Бывали моменты, когда я задумывался: неужели ее не пугает собственная жестокость? Поставив мне клизму с такой силой, что начиналось кровотечение, она сажала меня в ванну, и я смотрел, как вода становится ярко-красной. Вынув меня из ванны, она окунала зубную щетку в грязную воду, прежде чем почистить ею мне зубы. Потом, когда она сажала меня на унитаз, я видел, как вода подо мной снова становится красной, и благодарил Бога за то, что скоро умру; но какая ирония – меня прикончит кровотечение из заднего прохода!

Если я морщился от ее прикосновений, она била меня так сильно, что у меня перехватывало дыхание. А бывало, давала мне подзатыльник, если я плакал, когда меня оставляли сидеть в собственных нечистотах так долго, что моя кожа приобретала угрожающе багряный цвет.

Каждый день я считал минуты, ожидая, когда он закончится – и я еще на 24 часа приближусь к возвращению домой. Обычно я проводил в этом интернате всего несколько дней, но пару раз мое пребывание затягивалось до шести недель, и паника охватывала меня всякий раз, когда я слышал телефонный звонок. А вдруг это звонят, чтобы сообщить, что мои родители погибли в автокатастрофе? А вдруг меня оставят здесь навсегда, пленником этого заведения, где никто никогда обо мне не вспомнит? Страх нарастал во мне день ото дня, пока я не начинал почти ощущать его вкус. Когда мама или папа приезжали наконец забрать меня, я беспомощно слушал, как им врут, что я снова прекрасно провел здесь время.

Даже вернувшись домой, мне было трудно не бояться, потому что я вскоре начинал гадать, когда мне снова придется вернуться туда. Меня отвозили в интернат не так уж часто, может быть, один-два раза в год; но как только меня сажали в машину и мы выезжали из города, я начинал плакать, сознавая, куда мы едем. Мы пересекали железную дорогу, и я понимал, что мы приближаемся к этому кошмарному дому, слыша, как гравий рикошетит по днищу машины, когда мы ехали по усыпанной им проселочной дороге.
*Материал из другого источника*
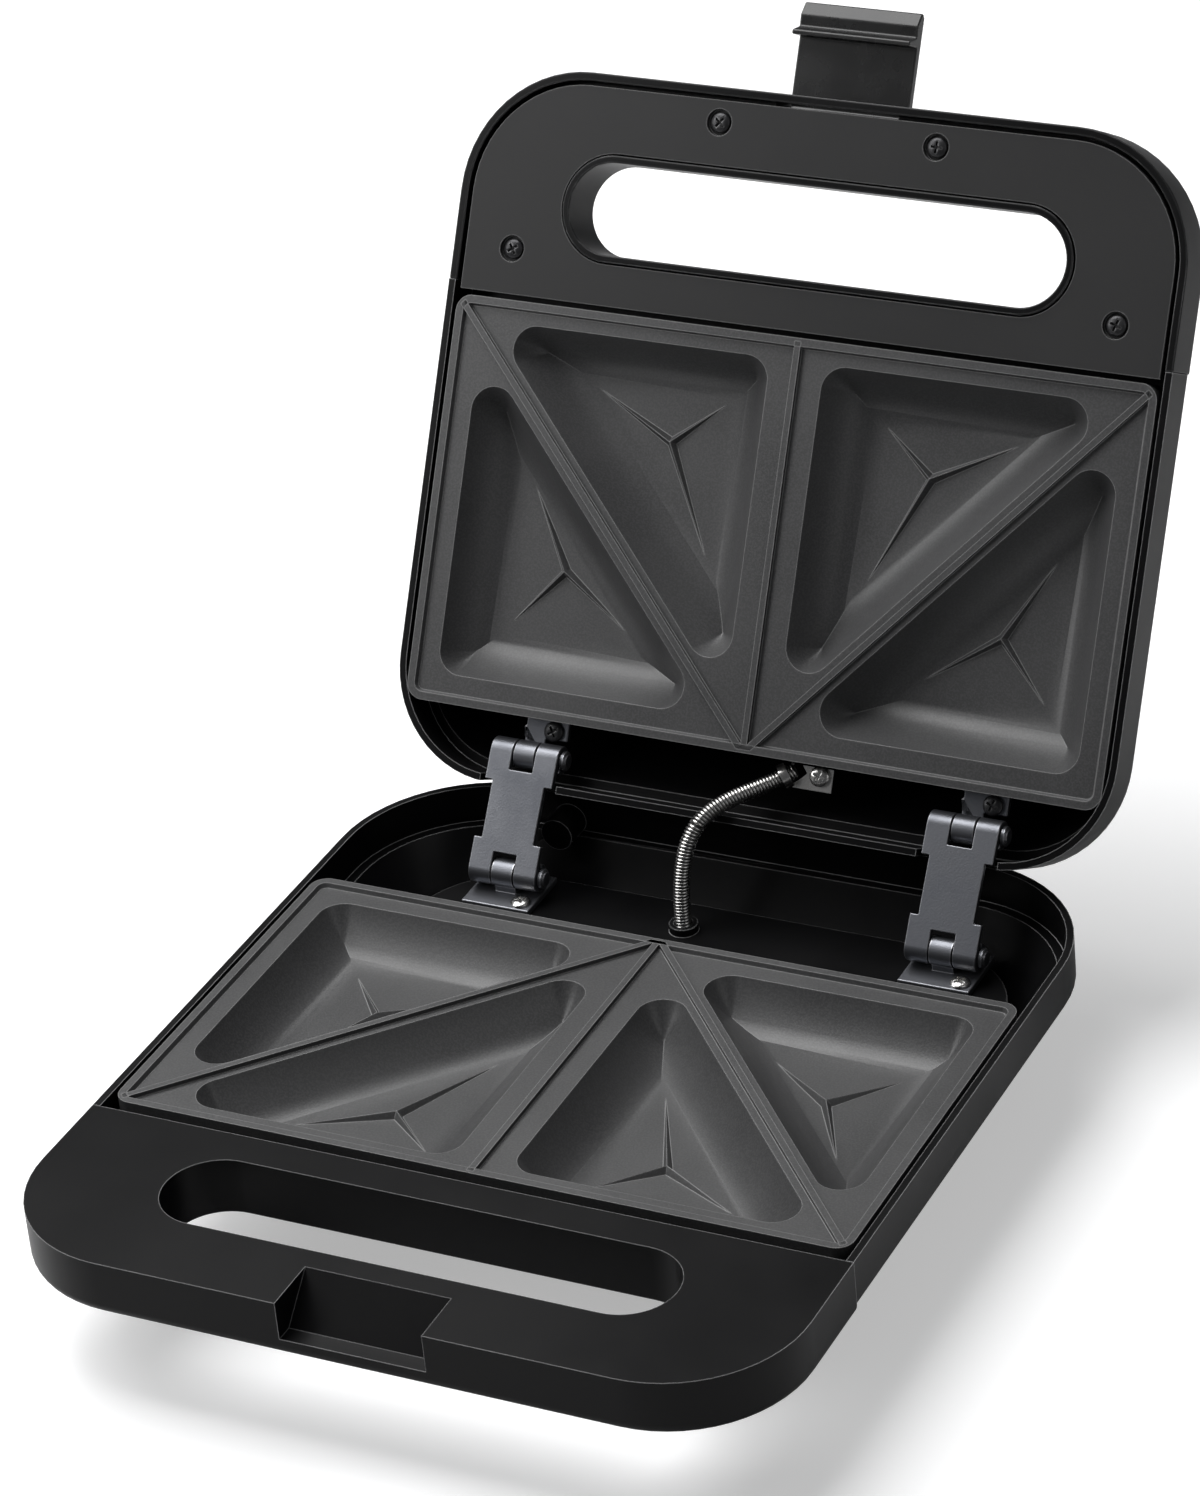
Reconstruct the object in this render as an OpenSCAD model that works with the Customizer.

Сердце мое колотилось, горло сжималось, мне хотелось кричать, и я пытался понять, удастся ли мне заставить родителей услышать мои мысли, если я очень постараюсь.
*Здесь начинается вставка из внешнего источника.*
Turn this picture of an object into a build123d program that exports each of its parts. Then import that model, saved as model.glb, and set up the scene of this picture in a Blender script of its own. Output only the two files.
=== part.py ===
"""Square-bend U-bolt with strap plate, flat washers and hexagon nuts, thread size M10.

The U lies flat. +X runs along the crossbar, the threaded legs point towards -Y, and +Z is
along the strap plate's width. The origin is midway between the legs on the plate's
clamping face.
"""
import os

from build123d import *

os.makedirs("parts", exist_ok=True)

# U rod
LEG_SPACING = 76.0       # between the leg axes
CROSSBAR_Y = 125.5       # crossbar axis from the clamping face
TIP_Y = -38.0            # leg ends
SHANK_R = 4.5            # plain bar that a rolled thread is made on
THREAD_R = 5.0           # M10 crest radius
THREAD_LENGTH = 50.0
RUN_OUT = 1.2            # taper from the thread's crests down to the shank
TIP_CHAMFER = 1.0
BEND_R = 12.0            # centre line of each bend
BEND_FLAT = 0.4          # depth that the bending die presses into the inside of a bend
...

Но единственное, чего мне хотелось больше всего на свете, пока я сидел, пристегнутый к креслу, бессильный рассказать кому-либо о том, что, как я знал, вскоре случится со мной, единственное, чего я тогда хотел, – это чтобы кто-то внимательно посмотрел на меня. Ведь наверняка они смогут увидеть то, что написано у меня на лице? Страх. Я понимал, где нахожусь. Знал, куда меня везут. Я – не призрачный мальчик, у меня есть чувства! Но никто на меня не смотрел.